• SET EXERCISE:
Reproduce the material in full, exactly as written.
::::::::::
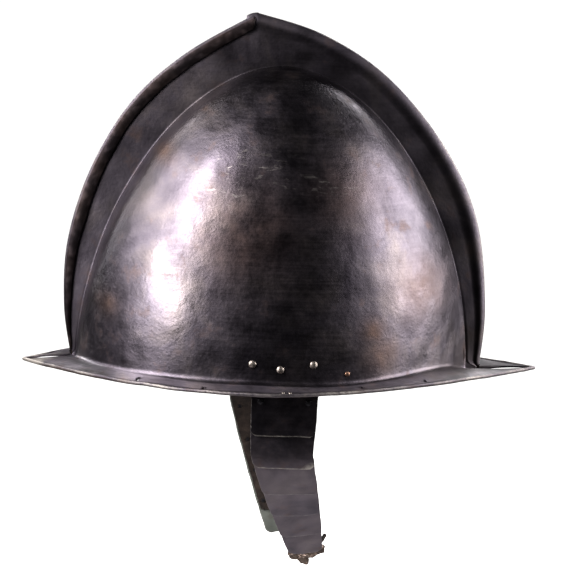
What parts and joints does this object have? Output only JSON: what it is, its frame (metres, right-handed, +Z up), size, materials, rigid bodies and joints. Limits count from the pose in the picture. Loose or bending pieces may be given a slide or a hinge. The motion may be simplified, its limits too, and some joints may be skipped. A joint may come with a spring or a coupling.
{
  "type": "morion helmet",
  "caption": "Combed steel morion with a pointed rolled brim and hanging laminated cheek pieces on leather.",
  "frame": {"origin": "centre of the bowl's base, where the wearer's head enters", "axes": "+X the wearer's front, +Y the wearer's left, +Z up"},
  "size_m": [0.3435, 0.2242, 0.3661],
  "materials": {
    "blackened_steel": "blackened, worn bright in places",
    "blackened_lame": "blackened, worn grey edges",
    "steel_rivet": "worn domed heads",
    "brass_rivet": "tarnished",
    "old_leather": "dry, cracked and torn at the ends"
  },
  "bodies": {
    "root": {"bowl_rivet_left_1": "steel_rivet", "bowl_rivet_left_2": "steel_rivet", "bowl_rivet_left_3": "steel_rivet", "bowl_rivet_right_1": "steel_rivet", "bowl_rivet_right_2": "steel_rivet", "bowl_rivet_right_3": "steel_rivet", "cheek_lame_left_1": "blackened_lame", "cheek_lame_left_2": "blackened_lame", "cheek_lame_left_3": "blackened_lame", "cheek_lame_left_4": "blackened_lame", "cheek_lame_left_5": "blackened_lame", "cheek_lame_left_6": "blackened_lame", "cheek_lame_right_1": "blackened_lame", "cheek_lame_right_2": "blackened_lame", "cheek_lame_right_3": "blackened_lame", "cheek_lame_right_4": "blackened_lame", "cheek_lame_right_5": "blackened_lame", "cheek_lame_right_6": "blackened_lame", "cheek_strap_left": "old_leather", "cheek_strap_right": "old_leather", "lame_rivet_left_1_front": "steel_rivet", "lame_rivet_left_1_rear": "steel_rivet", "lame_rivet_left_2_front": "steel_rivet", "lame_rivet_left_2_rear": "steel_rivet", "lame_rivet_left_3_front": "steel_rivet", "lame_rivet_left_3_rear": "steel_rivet", "lame_rivet_left_4_front": "steel_rivet", "lame_rivet_left_4_rear": "steel_rivet", "lame_rivet_left_5_front": "steel_rivet", "lame_rivet_left_5_rear": "steel_rivet", "lame_rivet_left_6_front": "steel_rivet", "lame_rivet_left_6_rear": "steel_rivet", "lame_rivet_right_1_front": "steel_rivet", "lame_rivet_right_1_rear": "steel_rivet", "lame_rivet_right_2_front": "steel_rivet", "lame_rivet_right_2_rear": "steel_rivet", "lame_rivet_right_3_front": "steel_rivet", "lame_rivet_right_3_rear": "steel_rivet", "lame_rivet_right_4_front": "steel_rivet", "lame_rivet_right_4_rear": "steel_rivet", "lame_rivet_right_5_front": "steel_rivet", "lame_rivet_right_5_rear": "steel_rivet", "lame_rivet_right_6_front": "steel_rivet", "lame_rivet_right_6_rear": "steel_rivet", "left_half": "blackened_steel", "lining_rivet_left": "brass_rivet", "lining_rivet_right": "brass_rivet", "right_half": "blackened_steel"}
  },
  "joints": []
}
::::::::::
• EXERCISE ANSWER:
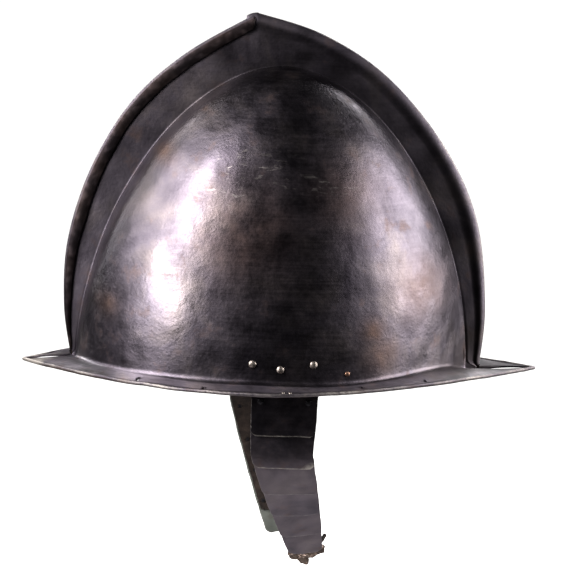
What parts and joints does this object have? Output only JSON: what it is, its frame (metres, right-handed, +Z up), size, materials, rigid bodies and joints. Limits count from the pose in the picture. Loose or bending pieces may be given a slide or a hinge. The motion may be simplified, its limits too, and some joints may be skipped. A joint may come with a spring or a coupling.
{
  "type": "morion helmet",
  "caption": "Combed steel morion with a pointed rolled brim and hanging laminated cheek pieces on leather.",
  "frame": {"origin": "centre of the bowl's base, where the wearer's head enters", "axes": "+X the wearer's front, +Y the wearer's left, +Z up"},
  "size_m": [0.3435, 0.2242, 0.3661],
  "materials": {
    "blackened_steel": "blackened, worn bright in places",
    "blackened_lame": "blackened, worn grey edges",
    "steel_rivet": "worn domed heads",
    "brass_rivet": "tarnished",
    "old_leather": "dry, cracked and torn at the ends"
  },
  "bodies": {
    "root": {"bowl_rivet_left_1": "steel_rivet", "bowl_rivet_left_2": "steel_rivet", "bowl_rivet_left_3": "steel_rivet", "bowl_rivet_right_1": "steel_rivet", "bowl_rivet_right_2": "steel_rivet", "bowl_rivet_right_3": "steel_rivet", "cheek_lame_left_1": "blackened_lame", "cheek_lame_left_2": "blackened_lame", "cheek_lame_left_3": "blackened_lame", "cheek_lame_left_4": "blackened_lame", "cheek_lame_left_5": "blackened_lame", "cheek_lame_left_6": "blackened_lame", "cheek_lame_right_1": "blackened_lame", "cheek_lame_right_2": "blackened_lame", "cheek_lame_right_3": "blackened_lame", "cheek_lame_right_4": "blackened_lame", "cheek_lame_right_5": "blackened_lame", "cheek_lame_right_6": "blackened_lame", "cheek_strap_left": "old_leather", "cheek_strap_right": "old_leather", "lame_rivet_left_1_front": "steel_rivet", "lame_rivet_left_1_rear": "steel_rivet", "lame_rivet_left_2_front": "steel_rivet", "lame_rivet_left_2_rear": "steel_rivet", "lame_rivet_left_3_front": "steel_rivet", "lame_rivet_left_3_rear": "steel_rivet", "lame_rivet_left_4_front": "steel_rivet", "lame_rivet_left_4_rear": "steel_rivet", "lame_rivet_left_5_front": "steel_rivet", "lame_rivet_left_5_rear": "steel_rivet", "lame_rivet_left_6_front": "steel_rivet", "lame_rivet_left_6_rear": "steel_rivet", "lame_rivet_right_1_front": "steel_rivet", "lame_rivet_right_1_rear": "steel_rivet", "lame_rivet_right_2_front": "steel_rivet", "lame_rivet_right_2_rear": "steel_rivet", "lame_rivet_right_3_front": "steel_rivet", "lame_rivet_right_3_rear": "steel_rivet", "lame_rivet_right_4_front": "steel_rivet", "lame_rivet_right_4_rear": "steel_rivet", "lame_rivet_right_5_front": "steel_rivet", "lame_rivet_right_5_rear": "steel_rivet", "lame_rivet_right_6_front": "steel_rivet", "lame_rivet_right_6_rear": "steel_rivet", "left_half": "blackened_steel", "lining_rivet_left": "brass_rivet", "lining_rivet_right": "brass_rivet", "right_half": "blackened_steel"}
  },
  "joints": []
}